A full-day charter in Sydney in 2026 costs $800–$2,500 depending on vehicle size and hours. A 12-seat minibus for 6 hours runs $540–$720; a 25-seater for 9 hours runs $1,170–$1,620 before surcharges and tolls.

What is the minimum hire period for a bus in Sydney?
Most Sydney operators require a 3-hour minimum for minibuses and a 4-hour minimum for full-size coaches. Some impose a 5-hour minimum on weekends.

Is it cheaper to hire a bus on a weekday?
Yes. Weekday rates are the base rate. Saturday adds 10–15% and Sunday adds 15–25%. On a $1,400 quote, that is a $210–$350 difference.

Does bus hire cost include the driver?
All professional charter hire in Australia includes the driver in the quoted rate. You are not hiring a vehicle — you are hiring a vehicle with a licensed operator.

Are tolls included in the quote?
Not always. Ask every operator to confirm whether the quote is toll-inclusive or whether tolls are charged at actuals on top. Sydney's motorway network adds $30–$80 per vehicle on a typical day trip route.

How do I split bus hire costs fairly across a group?
Divide the total invoice amount by confirmed passenger count, not vehicle capacity. If two people cancel late, the remaining passengers share the shortfall — build a 10% buffer into your per-person ask.

What size bus do I need for 20 people on a day trip?
A 24 or 25-seater gives you buffer for luggage and a comfortable ride. A 20-seater fits 20 passengers legally but leaves no room for day bags, esky, or camera gear.

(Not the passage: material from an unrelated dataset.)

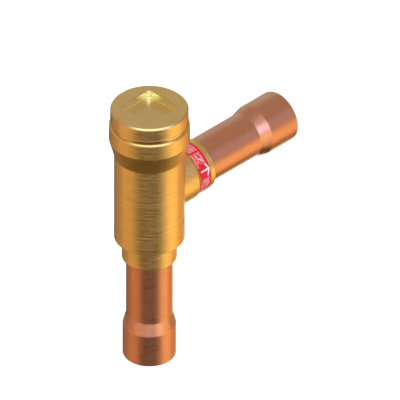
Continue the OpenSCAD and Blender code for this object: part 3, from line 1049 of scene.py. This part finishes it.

Can I get a fixed price for a day trip rather than hourly?
Some operators offer a flat daily rate for common routes — for example, Sydney to Hunter Valley return — but most price on hourly billing. Ask specifically for a fixed-price quote and confirm what happens if the day runs long.

One last thing

The cheapest quote in 2026 is rarely the cheapest trip. One operator undercutting the market by 30% typically means unlicensed dead-kilometre billing, a no-show driver surcharge buried in the contract, or an older fleet without air conditioning — which matters considerably more on a 38-degree Sydney summer day trip than it does on a spreadsheet. Get at least two itemised quotes and compare total cost, not hourly rate.